Transforming the corridor from a zone of rivalry into one of cooperation would require a shift in mindset. Maritime security cannot be detached from governance reform on land. Investment strategies must prioritize sustainable development rather than narrow geopolitical gain. Regional frameworks would need to become inclusive rather than exclusionary, recognizing that stability on one shore depends on stability on the other.
For now, however, the trajectory remains uncertain. The convergence of war in Gaza, unresolved conflict in Yemen, civil war in Sudan, and tensions in the Horn of Africa places extraordinary strain on this narrow stretch of water. The Red Sea is no longer a peripheral theater; it is a central artery of Middle Eastern and global stability.

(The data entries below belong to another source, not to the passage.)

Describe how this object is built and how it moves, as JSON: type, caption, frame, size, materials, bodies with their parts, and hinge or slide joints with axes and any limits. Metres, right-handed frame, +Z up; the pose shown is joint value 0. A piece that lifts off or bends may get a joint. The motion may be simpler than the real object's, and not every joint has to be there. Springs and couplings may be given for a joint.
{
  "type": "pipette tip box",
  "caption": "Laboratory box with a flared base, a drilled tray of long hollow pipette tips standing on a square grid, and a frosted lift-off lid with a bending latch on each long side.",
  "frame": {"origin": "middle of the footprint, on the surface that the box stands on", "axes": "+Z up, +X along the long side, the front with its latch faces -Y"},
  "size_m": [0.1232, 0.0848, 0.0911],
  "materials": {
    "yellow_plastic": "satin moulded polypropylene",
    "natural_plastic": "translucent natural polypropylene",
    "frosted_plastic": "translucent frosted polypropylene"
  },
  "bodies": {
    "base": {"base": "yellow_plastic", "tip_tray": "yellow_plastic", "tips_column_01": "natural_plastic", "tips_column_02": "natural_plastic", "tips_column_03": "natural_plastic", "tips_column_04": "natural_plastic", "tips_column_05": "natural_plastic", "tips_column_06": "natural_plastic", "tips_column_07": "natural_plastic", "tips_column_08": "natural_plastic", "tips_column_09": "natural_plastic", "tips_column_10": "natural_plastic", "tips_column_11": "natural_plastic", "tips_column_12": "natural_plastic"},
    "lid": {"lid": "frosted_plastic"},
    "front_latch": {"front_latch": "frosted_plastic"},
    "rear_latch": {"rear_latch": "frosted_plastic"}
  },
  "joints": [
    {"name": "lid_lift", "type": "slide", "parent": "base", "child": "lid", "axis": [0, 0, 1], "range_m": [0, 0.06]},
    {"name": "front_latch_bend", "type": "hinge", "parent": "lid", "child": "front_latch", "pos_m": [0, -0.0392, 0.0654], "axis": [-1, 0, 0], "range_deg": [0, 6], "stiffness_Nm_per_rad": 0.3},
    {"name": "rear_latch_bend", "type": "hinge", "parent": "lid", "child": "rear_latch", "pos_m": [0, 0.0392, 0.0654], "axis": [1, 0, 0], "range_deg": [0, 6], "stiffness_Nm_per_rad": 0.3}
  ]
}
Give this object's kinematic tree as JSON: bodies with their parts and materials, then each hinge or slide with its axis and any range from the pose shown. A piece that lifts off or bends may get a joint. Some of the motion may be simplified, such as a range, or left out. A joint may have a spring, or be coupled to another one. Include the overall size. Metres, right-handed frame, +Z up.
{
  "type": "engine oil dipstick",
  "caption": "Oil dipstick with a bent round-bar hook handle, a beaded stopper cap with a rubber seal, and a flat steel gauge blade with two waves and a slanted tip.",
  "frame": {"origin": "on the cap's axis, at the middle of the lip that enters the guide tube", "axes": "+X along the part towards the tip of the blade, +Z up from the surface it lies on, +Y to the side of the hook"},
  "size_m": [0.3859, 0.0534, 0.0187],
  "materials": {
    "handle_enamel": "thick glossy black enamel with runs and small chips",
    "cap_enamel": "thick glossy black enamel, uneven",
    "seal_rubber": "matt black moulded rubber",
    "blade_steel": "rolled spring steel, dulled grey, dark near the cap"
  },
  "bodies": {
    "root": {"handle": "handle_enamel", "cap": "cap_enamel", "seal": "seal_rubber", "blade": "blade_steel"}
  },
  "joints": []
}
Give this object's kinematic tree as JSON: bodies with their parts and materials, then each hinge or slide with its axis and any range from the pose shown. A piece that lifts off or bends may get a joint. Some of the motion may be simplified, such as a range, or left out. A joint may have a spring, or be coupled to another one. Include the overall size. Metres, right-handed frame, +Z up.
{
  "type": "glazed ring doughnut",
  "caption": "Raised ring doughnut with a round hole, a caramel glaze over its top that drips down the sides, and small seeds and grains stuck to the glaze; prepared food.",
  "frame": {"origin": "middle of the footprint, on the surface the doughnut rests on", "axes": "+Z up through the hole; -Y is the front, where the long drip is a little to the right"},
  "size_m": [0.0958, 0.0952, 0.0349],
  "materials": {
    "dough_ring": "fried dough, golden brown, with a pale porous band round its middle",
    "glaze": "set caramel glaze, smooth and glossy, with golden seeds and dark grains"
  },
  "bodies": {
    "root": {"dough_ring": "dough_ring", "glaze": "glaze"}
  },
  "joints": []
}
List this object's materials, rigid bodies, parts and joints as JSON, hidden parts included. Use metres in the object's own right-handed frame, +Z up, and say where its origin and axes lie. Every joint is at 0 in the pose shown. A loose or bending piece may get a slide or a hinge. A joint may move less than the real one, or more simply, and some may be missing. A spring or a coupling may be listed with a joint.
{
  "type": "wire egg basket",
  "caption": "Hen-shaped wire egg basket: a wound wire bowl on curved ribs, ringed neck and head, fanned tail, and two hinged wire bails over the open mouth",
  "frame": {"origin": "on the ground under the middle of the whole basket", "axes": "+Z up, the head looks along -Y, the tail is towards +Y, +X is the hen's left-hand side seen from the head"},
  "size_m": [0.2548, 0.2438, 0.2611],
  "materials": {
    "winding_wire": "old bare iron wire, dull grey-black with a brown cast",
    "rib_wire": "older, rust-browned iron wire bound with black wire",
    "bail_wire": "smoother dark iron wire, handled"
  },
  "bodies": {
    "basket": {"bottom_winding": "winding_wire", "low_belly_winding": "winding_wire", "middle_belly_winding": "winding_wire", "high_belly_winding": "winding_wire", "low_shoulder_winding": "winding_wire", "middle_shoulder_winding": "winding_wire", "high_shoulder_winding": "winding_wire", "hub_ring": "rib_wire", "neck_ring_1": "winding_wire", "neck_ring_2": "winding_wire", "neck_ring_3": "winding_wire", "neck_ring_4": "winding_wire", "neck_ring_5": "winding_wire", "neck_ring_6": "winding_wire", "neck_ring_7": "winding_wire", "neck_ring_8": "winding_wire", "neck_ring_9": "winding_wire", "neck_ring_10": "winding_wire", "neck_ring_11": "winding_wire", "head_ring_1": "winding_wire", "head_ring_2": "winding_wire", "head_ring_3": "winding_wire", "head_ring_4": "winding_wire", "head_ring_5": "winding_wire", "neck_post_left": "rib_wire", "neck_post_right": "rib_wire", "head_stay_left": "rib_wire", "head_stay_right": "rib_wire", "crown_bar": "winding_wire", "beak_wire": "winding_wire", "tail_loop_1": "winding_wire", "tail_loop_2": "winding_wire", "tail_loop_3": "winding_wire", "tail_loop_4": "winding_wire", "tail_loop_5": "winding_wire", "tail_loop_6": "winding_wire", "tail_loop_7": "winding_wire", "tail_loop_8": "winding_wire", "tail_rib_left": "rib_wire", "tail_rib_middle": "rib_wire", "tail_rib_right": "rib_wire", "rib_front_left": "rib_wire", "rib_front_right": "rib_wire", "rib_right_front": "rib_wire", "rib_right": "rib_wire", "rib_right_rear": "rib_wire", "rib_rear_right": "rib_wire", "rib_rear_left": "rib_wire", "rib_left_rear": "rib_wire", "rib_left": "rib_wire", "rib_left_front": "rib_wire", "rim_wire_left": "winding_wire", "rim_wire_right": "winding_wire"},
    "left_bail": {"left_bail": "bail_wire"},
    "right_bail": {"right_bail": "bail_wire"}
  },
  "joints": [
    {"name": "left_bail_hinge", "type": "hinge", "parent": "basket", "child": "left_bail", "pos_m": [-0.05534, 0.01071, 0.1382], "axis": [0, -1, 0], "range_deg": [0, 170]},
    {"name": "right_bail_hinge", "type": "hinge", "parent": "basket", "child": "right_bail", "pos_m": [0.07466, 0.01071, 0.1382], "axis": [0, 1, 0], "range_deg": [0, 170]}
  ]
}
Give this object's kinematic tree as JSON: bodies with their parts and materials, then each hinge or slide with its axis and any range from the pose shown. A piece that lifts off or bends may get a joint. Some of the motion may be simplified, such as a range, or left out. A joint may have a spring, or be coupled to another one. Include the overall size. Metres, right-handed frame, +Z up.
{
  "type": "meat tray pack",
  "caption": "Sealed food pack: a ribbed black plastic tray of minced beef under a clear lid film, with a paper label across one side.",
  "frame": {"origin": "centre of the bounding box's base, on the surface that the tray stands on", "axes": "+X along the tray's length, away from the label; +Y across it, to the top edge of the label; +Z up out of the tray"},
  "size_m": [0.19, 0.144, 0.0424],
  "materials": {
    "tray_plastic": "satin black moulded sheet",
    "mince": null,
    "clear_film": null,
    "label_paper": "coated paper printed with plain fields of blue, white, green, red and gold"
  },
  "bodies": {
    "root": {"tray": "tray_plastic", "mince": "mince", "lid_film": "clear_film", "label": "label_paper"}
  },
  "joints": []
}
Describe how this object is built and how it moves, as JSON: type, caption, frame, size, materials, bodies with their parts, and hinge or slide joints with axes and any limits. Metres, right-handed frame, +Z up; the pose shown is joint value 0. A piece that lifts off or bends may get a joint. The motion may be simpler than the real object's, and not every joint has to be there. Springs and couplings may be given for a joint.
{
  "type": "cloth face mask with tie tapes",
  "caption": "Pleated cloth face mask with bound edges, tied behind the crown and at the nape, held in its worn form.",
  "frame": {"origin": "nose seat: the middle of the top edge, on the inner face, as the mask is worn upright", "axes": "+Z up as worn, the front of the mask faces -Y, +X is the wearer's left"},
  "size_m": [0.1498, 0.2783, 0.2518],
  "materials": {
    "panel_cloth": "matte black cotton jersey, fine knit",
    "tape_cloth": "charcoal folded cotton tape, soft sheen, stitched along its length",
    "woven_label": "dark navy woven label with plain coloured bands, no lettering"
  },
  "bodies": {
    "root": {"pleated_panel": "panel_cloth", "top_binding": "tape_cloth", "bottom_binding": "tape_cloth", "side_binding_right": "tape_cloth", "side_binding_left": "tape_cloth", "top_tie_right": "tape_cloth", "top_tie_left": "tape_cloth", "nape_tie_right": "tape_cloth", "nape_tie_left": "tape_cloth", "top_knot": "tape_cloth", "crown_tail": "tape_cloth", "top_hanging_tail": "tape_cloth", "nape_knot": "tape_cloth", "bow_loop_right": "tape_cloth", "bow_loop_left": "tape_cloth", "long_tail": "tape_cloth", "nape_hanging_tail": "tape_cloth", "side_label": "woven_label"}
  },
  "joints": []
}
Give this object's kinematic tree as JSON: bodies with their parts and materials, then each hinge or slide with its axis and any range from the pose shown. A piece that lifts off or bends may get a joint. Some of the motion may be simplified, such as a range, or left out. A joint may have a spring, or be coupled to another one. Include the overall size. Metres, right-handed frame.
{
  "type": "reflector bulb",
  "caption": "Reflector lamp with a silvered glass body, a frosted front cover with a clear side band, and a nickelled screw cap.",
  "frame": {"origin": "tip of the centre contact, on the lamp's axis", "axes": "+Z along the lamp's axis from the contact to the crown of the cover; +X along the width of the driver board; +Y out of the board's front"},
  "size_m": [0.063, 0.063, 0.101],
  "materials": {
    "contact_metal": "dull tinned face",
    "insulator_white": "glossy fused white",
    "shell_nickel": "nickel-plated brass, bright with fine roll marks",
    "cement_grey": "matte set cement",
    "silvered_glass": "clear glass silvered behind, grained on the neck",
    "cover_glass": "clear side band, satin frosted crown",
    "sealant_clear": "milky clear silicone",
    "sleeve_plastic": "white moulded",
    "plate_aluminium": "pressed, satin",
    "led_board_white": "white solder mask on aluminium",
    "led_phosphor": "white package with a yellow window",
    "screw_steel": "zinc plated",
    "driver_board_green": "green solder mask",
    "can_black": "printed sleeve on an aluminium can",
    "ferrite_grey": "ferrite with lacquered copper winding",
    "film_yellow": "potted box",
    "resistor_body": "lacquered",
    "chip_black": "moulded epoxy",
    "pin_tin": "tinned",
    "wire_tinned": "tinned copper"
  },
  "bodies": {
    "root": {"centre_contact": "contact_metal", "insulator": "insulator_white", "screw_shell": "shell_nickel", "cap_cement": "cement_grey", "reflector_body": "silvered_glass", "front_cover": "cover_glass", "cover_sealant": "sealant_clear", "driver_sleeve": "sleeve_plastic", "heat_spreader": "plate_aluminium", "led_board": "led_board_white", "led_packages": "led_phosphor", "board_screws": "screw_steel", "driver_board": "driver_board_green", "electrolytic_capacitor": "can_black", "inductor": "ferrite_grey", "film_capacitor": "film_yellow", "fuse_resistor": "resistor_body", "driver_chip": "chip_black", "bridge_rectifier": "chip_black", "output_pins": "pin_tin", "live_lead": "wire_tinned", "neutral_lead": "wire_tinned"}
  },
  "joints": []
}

In such a crowded and volatile environment, the margin for miscalculation is thin. A single strike on a vessel, a contested port agreement, or an escalation between regional rivals could widen into a broader confrontation. The Red Sea has become both mirror and magnifier of the Middle East’s shifting order. Whether it evolves into a battlefield of permanent rivalry or a corridor of pragmatic coexistence will depend less on distant superpowers and more on the choices made by the region’s own actors.